К тому же уроки истории свидетельствуют: не победителю, чаще всего, даровано многочисленное потомство после современной и даже не современной большой войны. Где потомки былых «владык мира» ассирийцев, древних римлян и македонян? А ведь многие покоренные когда-то ими народы процветают и по сей день.
Кто выиграл Вторую мировую войну? А какова, сравнительно, демографическая картина сейчас у нас и у наших былых врагов, немцев и японцев?!
Вот с таких-то позиций мы, пожалуй рискнем поспорить с новосибирским исследователем Ю. М. Плюсниным, (Ю. М. Плюснин «Генетически и культурно обусловленные стереотипы поведения. Критика концепций социобиологии (В сб. «Поведение животных и человека: сходство и различия», стр. 89-107, Пущино, 1989) который, имея в виду межгосударственные войны современного типа, утверждает следующее: …этологическая теория территориальной агрессивности, хотя и разработана для объяснения «индивидуальных инстинктов» с легкостью экстраполируется и на явления социального порядка — такие как появление межэтнической, межгрупповой враждебности. С ее помощью объясняются войны. В примитивно-социобиологических представлениях война — это просто межпопуляционная агрессия, способствующая увеличению приспособленности членов той группы, которая стремится истребить своих соседей. Однако, как показал Д. Кэмпбелл в «реалистической теории группового конфликта», на самом деле из социобиологических постулатов логически не выводимы ни межгрупповой конфликт, ни, тем более, войны. Межгрупповая агрессивность предполагает территориальность на групповом уровне. С точки зрения индивидов, входящих в такие группы, два уровня территориальности несовместимы… Более того, защита сообщества требует зачастую удаления от родичей и семьи, и жертвенность в пользу сообщества как своей приспособленностью, так и приспособленностью своих родственников. Такого поведения социобиологическая теория не допускает. Но ведь война есть именно межгрупповой, но не индивидуальный конфликт…

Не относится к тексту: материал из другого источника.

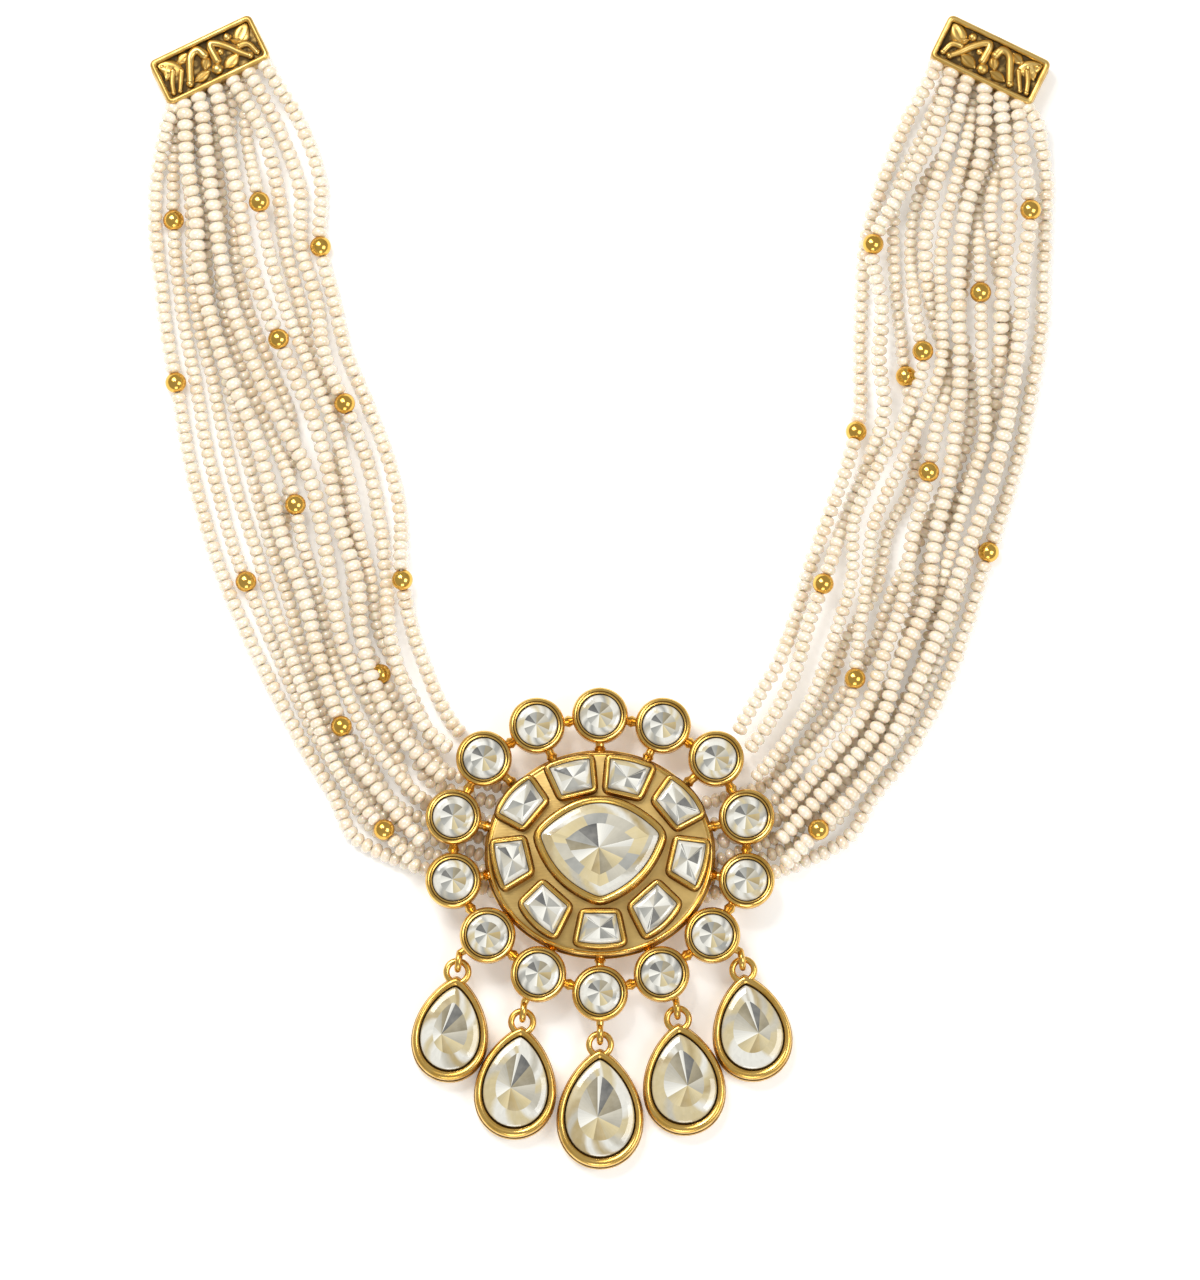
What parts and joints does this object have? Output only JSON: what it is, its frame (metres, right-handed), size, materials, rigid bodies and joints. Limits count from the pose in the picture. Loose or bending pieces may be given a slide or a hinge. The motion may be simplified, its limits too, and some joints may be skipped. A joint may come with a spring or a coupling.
{
  "type": "kundan necklace",
  "caption": "Choker of braided pearl strands with gold beads, an oval stone set pendant with pear drops and two cast end plates, lying flat in a horseshoe.",
  "frame": {"origin": "middle of the flat back of the pendant's lac filled core, on the surface that the necklace lies on", "axes": "+Y from the pendant to the end plates, +X to the right as seen from the front, +Z out of the pendant's face"},
  "size_m": [0.1624, 0.2065, 0.0098],
  "materials": {
    "pearl": "lustrous ivory pearl",
    "gold_bead": "polished gold",
    "cast_plate": "antique gold, polished relief over a dark patina",
    "pendant_gold": "antique gold, polished rims and a satin face",
    "drop_gold": "antique gold, polished rims",
    "stone": "foil backed uncut stone, champagne and grey"
  },
  "bodies": {
    "root": {"strand_a": "pearl", "strand_b": "pearl", "strand_c": "pearl", "strand_d": "pearl", "strand_e": "pearl", "strand_f": "pearl", "strand_g": "pearl", "strand_h": "pearl", "strand_i": "pearl", "strand_j": "pearl", "strand_k": "pearl", "strand_m": "pearl", "strand_n": "pearl", "gold_beads_left": "gold_bead", "gold_beads_right": "gold_bead", "end_plate_left": "cast_plate", "end_plate_right": "cast_plate", "pendant": "pendant_gold", "drop_setting_1": "drop_gold", "drop_setting_2": "drop_gold", "drop_setting_3": "drop_gold", "drop_setting_4": "drop_gold", "drop_setting_5": "drop_gold", "centre_stone": "stone", "keystone_1": "stone", "keystone_2": "stone", "keystone_3": "stone", "keystone_4": "stone", "keystone_5": "stone", "keystone_6": "stone", "keystone_7": "stone", "keystone_8": "stone", "keystone_9": "stone", "round_stone_1": "stone", "round_stone_2": "stone", "round_stone_3": "stone", "round_stone_4": "stone", "round_stone_5": "stone", "round_stone_6": "stone", "round_stone_7": "stone", "round_stone_8": "stone", "round_stone_9": "stone", "round_stone_10": "stone", "round_stone_11": "stone", "round_stone_12": "stone", "round_stone_13": "stone", "round_stone_14": "stone", "drop_stone_1": "stone", "drop_stone_2": "stone", "drop_stone_3": "stone", "drop_stone_4": "stone", "drop_stone_5": "stone"}
  },
  "joints": []
}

Все это, конечно, так. Однако, для понимания того, как и почему появились войны современного типа в человеческом обществе, абсолютно необходим исторический подход. При родовом строе, а он длился несравненно дольше, чем все последующие общественные формации в человеческой истории вместе взятые, война была ничем иным как порождением межклональной и межпопуляционной конкуренции. Тогда, в доисторические времена, как, впрочем и сейчас в уцелевших кое-где архаических обществах, войны вполне могли быть механизмом отбора клональных и популяционных генофондов. Поясним читателю — небиологу: популяция — сообщество более или менее постоянно скрещивающихся между собою индивидов. Популяционный генофонд — совокупность генов, представленных в данной популяции. Клон, он же род, колено, династия, — потомки какой-то одной пары производителей. Войны постепенно утратили свой исходный генетический смысл уже при переходе от родового строя к рабовладельческому. Тогда уже появились первые полиэтнические государственные образования, а главное, началось и далее происходило непрерывно перемешивание самых разнообразных этносов.